Additional Resources
Git Cheatsheet
GitHub CLI Manual
Docker CLI Manual
Math
Suggested Materials
Khan Academy – Calculus 1
Quite simply, computational biology uses a lot of math and especially Calculus. Here we recommend using Khan Academy’s Calculus I course to begin your calculus journey. Working through this course is more than enough to get started with concepts in computational biology, but we will continuously reference Khan Academy for math explanation in advanced topics.
Khan Academy – Calculus 2
Quite simply, computational biology uses a lot of math and especially Calculus. Here we recommend using Khan Academy’s Calculus II course to begin your calculus journey. Working through this course is more than enough to get started with concepts in computational biology, but we will continuously reference Khan Academy for math explanation in advanced topics.
Khan Academy – Linear Algebra
Linear Algebra is an extremely useful way of thinking about very common computational problems done with computers, specifically linear systems of equations, vector spaces, determinants, eigenvalues, similarity, and positive definite matrices. If you’re not familiar with these concepts the Khan Academy course is a perfect starting place for a novice mathmatician and a great reference! This course will be enough for now as we’ll introduce more concepts later as needed.
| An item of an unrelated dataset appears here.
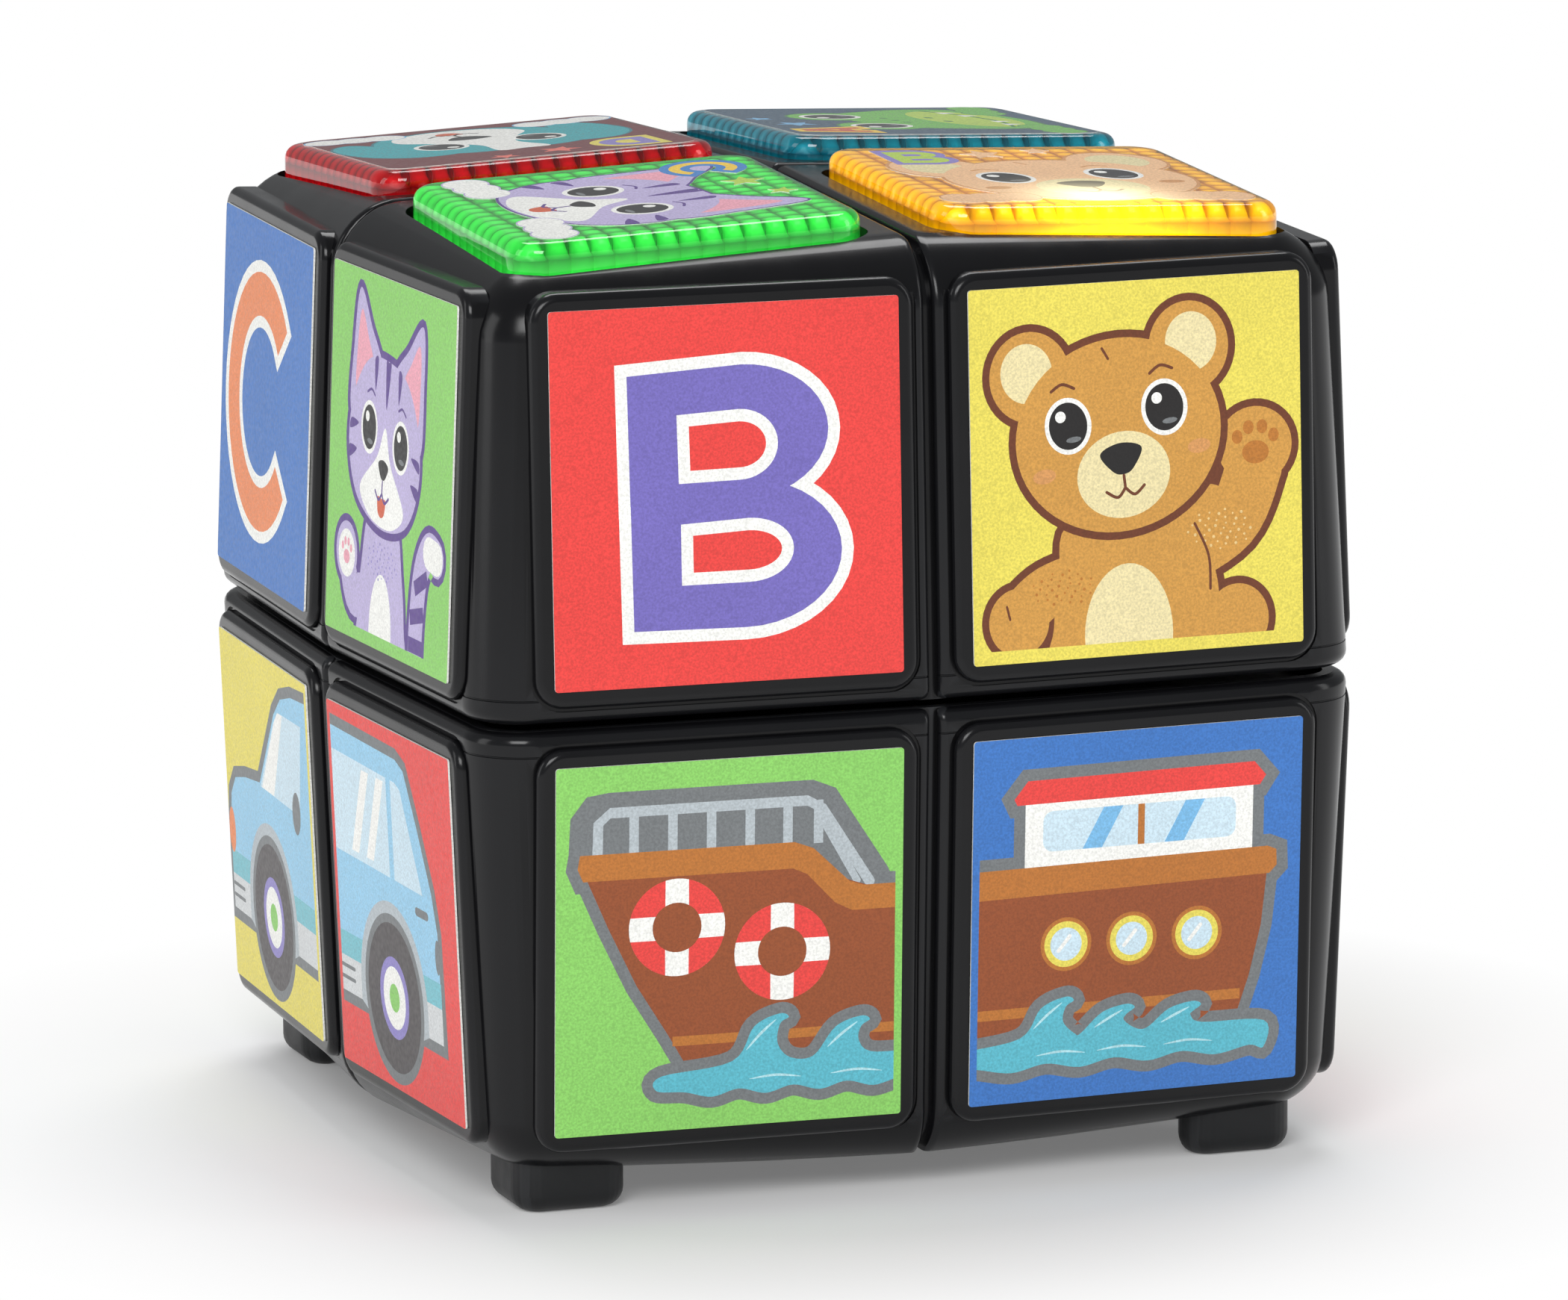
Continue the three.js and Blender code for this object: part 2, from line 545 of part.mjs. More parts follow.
// A knob that shows in the underside's slot, on a plate that slides over the floor inside.
function powerSlider() {
  const { x, y, travel, knob, plate, plateThick } = SLIDER;
  const low = BASE.inside + 0.2;
  const half = knob / 2;
  const slab = box([x - plate / 2, x + plate / 2], [y - travel, y + travel], [low, low + plateThick]);
  let stalk = box([x - half, x + half], [y - half, y + half], [BASE.flat + 0.2, low + 0.5]);
  for (const row of [-1, 0, 1]) {
    const rib = y + row * 1.2;
    stalk = stalk.subtract(box([x - knob, x + knob], [rib - 0.25, rib + 0.25], [0, BASE.flat + 0.6]));
  }
  return slab.add(stalk);
}

function powerSwitchBoard() {
  const { half, long, under, thick } = SWITCH;
  const x = SLIDER.x;
  const board = box([x - half, x + half], [-long, long], [under, under + thick]);
  return board.add(box([x - 4.5, x + 4.5], [-7, 7], [under + thick - 0.2, under + thick + 4]));
}

// A cell along X; its positive nub points to side.
function cell(side) {
  const { radius, long, nub, nubRadius } = CELL;
  const can = new THREE.CylinderGeometry(radius, radius, long - nub, MEDIUM).rotateZ(Math.PI / 2);
  const button = new THREE.CylinderGeometry(nubRadius, nubRadius, 2 * nub, SMALL).rotateZ(Math.PI / 2);
  can.translate((-side * nub) / 2, 0, 0);
  button.translate(side * (long / 2 - nub), 0, 0);
  return solid(can).add(solid(button));
}

// A nickelled plate at one end of the cell bay, with a cone that reaches out to each cell it serves.
function contactPlate(end, cells) {
  const face = BAY.x - 0.2;
  const middle = (BAY.yLow + BAY.yHigh) / 2;
  const sheet = [end * face, end * (face - 0.5)].sort((a, b) => a - b);
  let plate = box(sheet, [middle + Math.min(...cells) - 4, middle + Math.max(...cells) + 4], [9, 18]);
  for (const y of cells) {
    const reach = face - 0.3 - CELL.long / 2 - 0.2;
    const cone = new THREE.CylinderGeometry(2.4, 1.2, reach, SMALL).rotateZ((-end * Math.PI) / 2);
    plate = plate.add(solid(cone.translate(end * (face - 0.3 - reach / 2), middle + y, CELL.z)));
  }
  return plate;
}

// A cross-head screw along +Z; the underside of its head is at z = 0.
function screw() {
  const { head, headTall, shank, long } = SCREW;
  const outline = [[0, -headTall], [head, -headTall], [head, 0], [shank, 0], [shank, long - 1], [0, long]];
  const slot = [-1.7, 1.7];
  const blade = [-0.4, 0.4];
  const deep = [-3, 0.9 - headTall];
  return cut(turned(outline, SMALL), box(slot, blade, deep), box(blade, slot, deep));
}

// ---------------------------------------------------------------- assembly

const cube = new THREE.Group();

const FINISH = {
  shell: { color: 0x17181a, roughness: 0.28, metalness: 0 },
  plate: { color: 0x202225, roughness: 0.5, metalness: 0 },
  foot: { color: 0x222325, roughness: 0.75, metalness: 0 },
  steel: { color: 0xb9bcc0, roughness: 0.35, metalness: 1 },
  bronze: { color: 0xc08a4a, roughness: 0.35, metalness: 1 },
  board: { color: 0x1d6b3c, roughness: 0.5, metalness: 0 },
  white: { color: 0xf2f2ee, roughness: 0.6, metalness: 0 },
  cell: { color: 0x2f6f4a, roughness: 0.35, metalness: 0.2 },
  grey: { color: 0x9a9da0, roughness: 0.5, metalness: 0 },
  orange: { color: 0xf08a2c, roughness: 0.4, metalness: 0 },
};
const BUTTONS = { green: 0x35d24a, yellow: 0xf6b800, blue: 0x1378a8, red: 0xc3101c }; // as QUARTERS goes
const PAPER = { red: 0xe8403f, yellow: 0xeedc52, green: 0x7ecf5a, blue: 0x3b6fc4 };
const BACKINGS = {
  upper: {
    front: ["red", "yellow"],
    right: ["green", "blue"],
    back: ["yellow", "red"],
    left: ["blue", "green"],
  },
  lower: {
    front: ["green", "blue"],
    right: ["red", "yellow"],
    back: ["blue", "green"],
    left: ["yellow", "red"],
  },
};

function add(name, made, finish, { at = [0, 0, 0], turn = 0, matrix = null } = {}) {
  const mesh = new THREE.Mesh(geometryOf(made), new THREE.MeshStandardMaterial(finish));
  mesh.name = name;
  mesh.position.set(...at);
  mesh.rotation.z = turn;
  if (matrix) mesh.applyMatrix4(matrix);
  cube.add(mesh);
}

function addLabels() {
  const sheet = pad(LABEL.width, LABEL.height, LABEL.corner, [0, LABEL.thick]);
  for (const half of ["upper", "lower"]) {
    FACES.forEach((name, face) => {
      ["left", "right"].forEach((place, i) => {
        const finish = { color: PAPER[BACKINGS[half][name][i]], roughness: 0.45, metalness: 0 };
        const matrix = faceMatrix(face, i ? 1 : -1, half === "upper" ? 1 : -1, PANEL.proud + LABEL.glue);
        add(`label_${half}_${name}_${place}`, sheet, finish, { matrix });
      });
    });
  }
}

function addButtons() {
  Object.entries(BUTTONS).forEach(([name, color], i) => {
    const [sx, sy] = QUARTERS[i];
    const turn = Math.atan2(sy, sx) - Math.PI / 4; // points the cap's fall at the cube's corner
    const at = [sx * BUTTON.at, sy * BUTTON.at, 0];
    add(`button_${name}`, button(), { color, roughness: 0.08, metalness: 0 }, { at, turn });
    add(`lamp_${name}`, lamp(), FINISH.white, { at: [...lampSpot(i), 0] });
  });
  add("keypad_membrane", keypadMembrane(), FINISH.white);
}

function addUpperHalf() {
  add("upper_housing", upperHousing(), FINISH.shell);
  add("upper_deck", upperDeck(), FINISH.plate);
  QUARTERS.forEach(([sx, sy], i) => {
    const at = [sx * UPPER_SCREW.at, sy * UPPER_SCREW.at, UPPER_SCREW.seat - 0.05];
    add(`upper_screw_${i + 1}`, screw(), FINISH.steel, { at });
  });
  add("main_board", mainBoard(), FINISH.board);
  add("contact_carrier", contactCarrier(), FINISH.plate);
  SLIP.tracks.forEach((track, i) => {
    add(`contact_finger_${i + 1}`, contactFinger(i % 2 ? -track : track), FINISH.bronze);
  });
  add("detent_plunger", detentPlunger(), FINISH.white);
  add("detent_spring", detentSpring(), FINISH.steel);
}

function addLowerHalf() {
  add("lower_housing", lowerHousing(), FINISH.shell);
  add("lower_deck", lowerDeck(), FINISH.plate);
  add("pivot_retainer", pivotRetainer(), FINISH.white);
  add("slip_ring_board", slipRingBoard(), FINISH.board);
  add("speaker", speaker(), FINISH.grey);
  QUARTERS.forEach(([sx, sy], i) => {
    const at = [sx * LOWER_SCREW.x, sy * LOWER_SCREW.y, LOWER_SCREW.seat - 0.05];
    add(`lower_screw_${i + 1}`, screw(), FINISH.steel, { at });
    const place = `${sy < 0 ? "front" : "back"}_${sx < 0 ? "left" : "right"}`;
    add(`foot_${place}`, foot(sx, sy), FINISH.foot, { at: [sx * FOOT.at, sy * FOOT.at, 0] });
  });
}

function addPowerParts() {
  const middle = (BAY.yLow + BAY.yHigh) / 2;
  const { pitch, z } = CELL;
  add("battery_cell_1", cell(1), FINISH.cell, { at: [0, middle - pitch, z] });
  add("battery_cell_2", cell(-1), FINISH.cell, { at: [0, middle + pitch, z] });
  add("battery_contact_link", contactPlate(-1, [-pitch, pitch]), FINISH.steel);
  add("battery_contact_plus", contactPlate(1, [-pitch]), FINISH.steel);
  add("battery_contact_minus", contactPlate(1, [pitch]), FINISH.steel);
  add("battery_door", batteryDoor(), FINISH.plate);
  add("battery_door_screw", screw(), FINISH.steel, { at: [0, DOOR_SCREW.y, DOOR_SCREW.seat - 0.05] });
  add("power_slider", powerSlider(), FINISH.orange);
  add("power_switch_board", powerSwitchBoard(), FINISH.board);
}

addUpperHalf();
addButtons();
addLowerHalf();
addPowerParts();
addLabels();

export default cube;
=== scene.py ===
import json
import math

import bmesh
import bpy
import numpy as np
from mathutils import Matrix, Vector
from mathutils.geometry import delaunay_2d_cdt


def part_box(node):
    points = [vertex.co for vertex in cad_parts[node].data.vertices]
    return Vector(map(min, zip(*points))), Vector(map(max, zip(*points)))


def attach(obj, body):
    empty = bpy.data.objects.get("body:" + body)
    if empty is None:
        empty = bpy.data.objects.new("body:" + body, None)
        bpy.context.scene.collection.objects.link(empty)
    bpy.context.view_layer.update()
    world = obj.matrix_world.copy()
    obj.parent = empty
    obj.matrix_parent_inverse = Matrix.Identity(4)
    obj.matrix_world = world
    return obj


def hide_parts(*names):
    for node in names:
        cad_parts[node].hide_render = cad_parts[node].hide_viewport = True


# A baby's twist-and-match activity cube: the looks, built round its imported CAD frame. Pieces are made in
# millimetres and brought to metres at the end. The front faces -Y, and Z is the axis of the twist.

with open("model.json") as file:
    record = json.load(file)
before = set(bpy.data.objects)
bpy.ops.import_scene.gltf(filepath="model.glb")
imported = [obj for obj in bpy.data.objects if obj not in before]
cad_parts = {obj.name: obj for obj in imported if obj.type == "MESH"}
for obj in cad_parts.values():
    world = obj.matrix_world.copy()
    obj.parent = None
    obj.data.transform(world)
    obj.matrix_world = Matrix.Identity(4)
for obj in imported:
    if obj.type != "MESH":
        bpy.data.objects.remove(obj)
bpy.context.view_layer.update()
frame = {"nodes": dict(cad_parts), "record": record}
MM = 0.001

# ---------------------------------------------------------------- driving dimensions, in millimetres

MID = (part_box("upper_housing")[0].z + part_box("lower_housing")[1].z) / 2 / MM
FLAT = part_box("battery_door")[0].z / MM  # the underside's flat
COLUMN = 26.5  # from the twist axis to the middle of a panel
ROW = 27.65  # from the mid plane to the middle of a panel
LEAN = math.tan(math.radians(2.35))  # how fast each outer face falls away from its centre

SIDE = 57.5  # half width of the body at the middle of a panel
TOP = 56.9  # mid plane to the top face at the middle of a button
BOTTOM = 58.2
CORNER = 7.2  # radius of the upright edges
EDGE = {1: 8.2, -1: 7.0}  # radius of the top edges, and of the bottom ones
LIP = 0.5  # half the gap between the halves
LIP_ROUND = 1.7
SEAM = 0.55  # half the width of the grooves that quarter the faces
SEAM_DEPTH = 1.6
SEAM_ROUND = 1.0
WALL = 3.0
PARTING = dict(at=3.6, floor=0.05, mouth=0.14, depth=0.1)  # the mould's parting line, from the mid plane
DRAW_IN = 0.75  # share of a rounded edge's draw-in that also comes off the upright edges' radius

PANEL = dict(width=48.5, height=50.5, corner=3.6, proud=1.2, fillet=1.1)
MOAT = dict(width=0.45, depth=0.35)
LABEL = dict(width=44.1, height=46.1, corner=0.4, thick=0.25, glue=0.05)
CAP = dict(at=27.4, size=45.2, corner=4.5, proud=2.8, thick=5.0, fillet=1.6)
BUMP = dict(pitch=2.8, tall=1.1, rows=15, steps=6, flute=0.5, cover=1.2, deep=3.5, dimmest=0.3)
POCKET = dict(gap=0.9, ledge=111.5, window=39.0, corner=3.0, roof_under=108.5)
FOOT = dict(size=14.4, corner=3.6, fillet=2.4, reach=14.8, at=44.0, tall=6.95)
UPPER_POST = dict(at=44.0, radius=4.2, low=66.8)
LOWER_POST = dict(x=46.0, y=20.0, radius=5.0, bore=3.4, hole=1.7, high=48.0)
SCREW_HOLE = 1.5
DOOR_GAP = 0.35
BAY = dict(half=29.0, roof=22.0, cells=(-29.0, -5.0), step=2.5, screw=-0.5)
GRILLE = dict(at=30.0, pitch=5.5, rings=3, hole=1.2)
SLOT = dict(opening=((-43.5, -38.5), (-5.5, 5.5)), recess=((-45.0, -37.0), (-7.0, 7.0)))
FAR = 80.0  # well outside the toy on every side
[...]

Practical Statistics by Peter Bruce
Get started with some basis coding in R and Python while learning statistics! This book is the de facto reference for statistics for data science and will allow you to get a feel for how to do statistical computing!
Additional Resources
Infinite Series by Steven Strogatz
Get inspired to do math by reading this amazing book by Steven Strogatz! The book goes over the history of calculus and it’s inception from intuitive human understanding of calculus, to the development of calculus practice, to the formal field that it is today. Understanding why we need calculus and just how useful it is a practice, as well as a way of approaching problems will have you seeing the world as a great mathematical symphony.
Biology
Suggested Courses
Khan Academy – Biology
Here we are recommending the Khan Academy biology series as a primer for those that need a biology background. Just like our other recommendations Khan Academy has done a great job at outlining the bare essentials, giving you enough to understand future concepts when they are introduced. Here at OSCB we don’t believe in reinventing the wheel, use Khan Academy to your advantage and learn basic biology with them!
Suggested Books
Concepts in Biology
This OpenStax Biology Book will give you a great, free reference for introductory biology concepts!
Additional Resources
MIT Open CourseWare – Introduction to Biology
This 2018 course will give you another great resource for understanding basic biology. In this course, MIT Professor Barbara Imperiali, highlights key developments in therapeutics, as well as tools for advancing research.